I clearly could feel the explosion coming.

But then something interesting happened. I stepped  slightly outside of myself. With a faint, slightly condescending smile on my face, I watched.

I watched the irritation rising.

The urge to react. The narrative forming: “This was the last straw. I just can’t take it anymore.”

And instead of following it, another voice came in.

Calmer.

More pragmatic.

“Or… you could just continue walking.”

Not because it was pleasant. But because it was the more intelligent move.

So I improvised. A bit of disinfectant. A bit of grass. A lot of stoicism.

And I kept going.

By continuing my way I reached an incredibly powerful state: The feeling that you are not at the mercy of the moment, but shaping it.

A few minutes later, as I clearly elevated my mood from shit show to chic show, I found a perfect patch of lush green moss. Soft. Dense. Almost calling me to clean my hands with it.

Problem solved. Walk continued. Day saved.

But that’s not the point.

The point is this: There was a moment where I could have reacted and a moment where I chose how to respond. And that moment only existed because I was thinking while living not instead of it.

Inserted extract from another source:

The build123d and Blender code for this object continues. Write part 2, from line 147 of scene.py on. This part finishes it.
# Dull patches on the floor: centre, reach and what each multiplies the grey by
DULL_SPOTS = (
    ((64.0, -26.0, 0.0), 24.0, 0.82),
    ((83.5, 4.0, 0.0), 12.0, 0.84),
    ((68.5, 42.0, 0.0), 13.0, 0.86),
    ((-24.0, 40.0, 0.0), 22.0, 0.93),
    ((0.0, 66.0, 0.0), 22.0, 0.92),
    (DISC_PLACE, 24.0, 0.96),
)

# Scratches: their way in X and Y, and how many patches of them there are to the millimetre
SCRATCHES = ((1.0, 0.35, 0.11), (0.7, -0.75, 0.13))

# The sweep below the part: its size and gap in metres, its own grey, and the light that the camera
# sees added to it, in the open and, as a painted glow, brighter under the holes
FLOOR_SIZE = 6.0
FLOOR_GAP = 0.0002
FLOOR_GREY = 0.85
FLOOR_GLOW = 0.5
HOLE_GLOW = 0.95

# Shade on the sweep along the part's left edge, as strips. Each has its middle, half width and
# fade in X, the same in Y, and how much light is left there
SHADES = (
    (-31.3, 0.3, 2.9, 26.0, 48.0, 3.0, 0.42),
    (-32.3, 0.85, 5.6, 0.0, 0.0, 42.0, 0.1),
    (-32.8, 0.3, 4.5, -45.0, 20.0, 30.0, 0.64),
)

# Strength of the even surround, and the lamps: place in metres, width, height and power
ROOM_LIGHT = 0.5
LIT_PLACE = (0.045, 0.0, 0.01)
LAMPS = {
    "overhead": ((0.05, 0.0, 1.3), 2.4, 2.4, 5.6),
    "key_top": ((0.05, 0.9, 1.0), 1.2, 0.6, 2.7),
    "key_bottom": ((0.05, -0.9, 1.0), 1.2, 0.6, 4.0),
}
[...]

This is where I disagree with the idea that we should “just live.”

Because without reflection, we don’t just live.

We react.

We repeat patterns.

We amplify emotions.

We let the moment dictate the behavior.

Thinking, when done well, does something else.

It creates distance. Not to escape life. But to navigate it better.

It allows you to become, at times, your own counterpart.

The one who observes. The one who questions. The one who intervenes.

Almost like having a second presence within you, not to judge, but to guide.

Thinking enables you to respond instead of reacting. And that’s one of the most powerful tools to navigate life.

But I give my friend that not all thinking is useful.

There is a version of thinking that clarifies, and there is a version that traps.

The first one leads to adjustment.

The second one leads to repetition.

 In order to find out whether thinking leads to adjustment or to repetition you need to ask yourself a very simple question:

Does my thinking change how I act?

If it does, if a reflection leads to a different response, a different boundary, a different decision then thinking becomes what it is meant to be:  a tool for living, not a substitute for it.

If it doesn’t, if you understand everything, and can see the whole picture but still behave the same way your thinking becomes ineffective. And more than that, it becomes reinforcing.

Because thinking, when repeated without adjustment does not stay neutral. It loops.

A thought entertained often enough starts to feel like truth. A narrative repeated often enough starts to feel like reality. Even when life tries to show you otherwise.

This is exactly where thinking stops being reflective and starts becoming pattern-forming.

You don’t just think. You train yourself into a way of seeing, a way of reacting, a way of expecting. And the longer the loop runs, the harder it becomes to step out of it, because you are conditioned to respond automatically to a story you have told yourself too many times.

Had I follwed my initial reaction that morning: “My day is ruined”, I would have reinforced exactly that. I would have moved differently, spoken differently, seen everything through that lens. And most likely, I would have found further evidence to confirm it. Not because the day was objectively ruined but because I had already interpreted it as such.

The same mechanism applies everywhere.

In relationships, for instance.

If you keep telling yourself: “This relationship is something meaningful” “This is something real” “This will become something” without reality consistently reflecting it you are no longer observing.

You are creating and maintaining a narrative.

And repetition gives that narrative depth. Not truth.

This is the real risk of overthinking. Not that you think too much.

But that you think the same thing too often without recalibrating it against reality.

Because thinking, left unchecked, does not just describe your experience.

It can quietly start to replace it.

So no, I don’t think I need to stop thinking to start living.

But I do believe in one rule:  Thinking only has value if it translates into movement and action.

Otherwise, it’s just a beautifully constructed loop.

 

And life is not meant to be understood perfectly.

It’s meant to be adjusted in real time.

Sometimes with clarity. Sometimes with lush green moss.